Questions? Comments?

pixellany · 06-21-2012, 08:52 AM

Nominal*;

Not sure, but this may have been a homework problem---I hope you get a prize.....

Nominal Animal · 06-21-2012, 03:31 PM

Quote:

Originally Posted by pixellany

Not sure, but this may have been a homework problem

I seriously hope not.

However, the OP posed the problem as a Bash script, and mine is completely awk. From experience, I'd say any instructor should be able to immediately notice if a fledgeling script programmer suddenly submits something like that to a homework question. One or two sharp questions should immediately reveal if the programmer just copy-pasted it.

As a programming technique, I thought it was useful enough to show here. It is also a bit "unorthodox" approach, in that it first reads the input files, then appends to them in the END rule; I was hoping maybe it would give others ideas on how to use a similar technique to solve other problems using awk.

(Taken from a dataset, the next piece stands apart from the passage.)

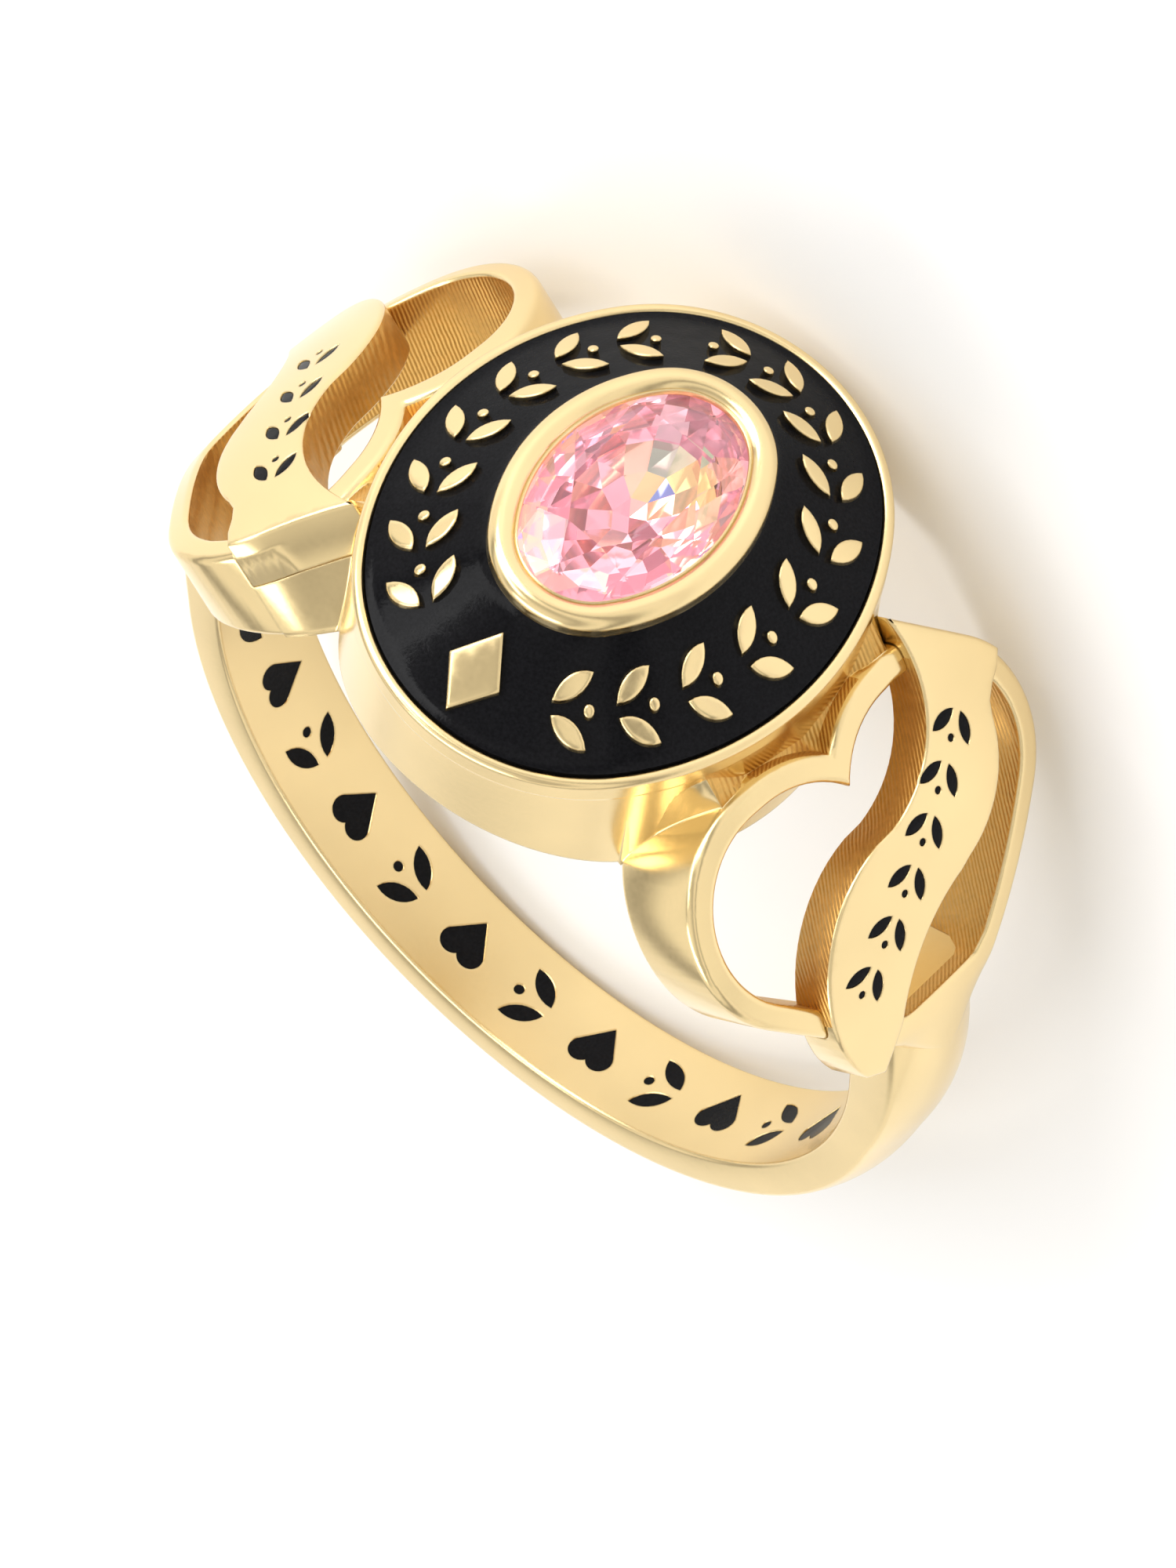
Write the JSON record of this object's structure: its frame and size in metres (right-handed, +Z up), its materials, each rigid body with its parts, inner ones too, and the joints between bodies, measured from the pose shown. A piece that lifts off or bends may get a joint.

Personally, I've used the "string of space separated index number" variant I mentioned in the last part of my post, in a few awk scripts to very good results. The key there is to make sure you start with space number space, and then append each new number as number space; then you can always safely check for any space number space in the string (via e.g. index(string, sprintf(" %d ", number)) in awk). It is not nearly as fast as associated arrays in awk, though; but when the indexes are potentially very long (like here, five input fields concatenated), it should save a lot of memory compared to multidimensional array implementation in awk. (Multidimensional arrays have string indexes, with all indices concatenated with a separator to form the actual array index. For long indices, that wastes a lot of memory, by repeating most of the same string over and over in memory.)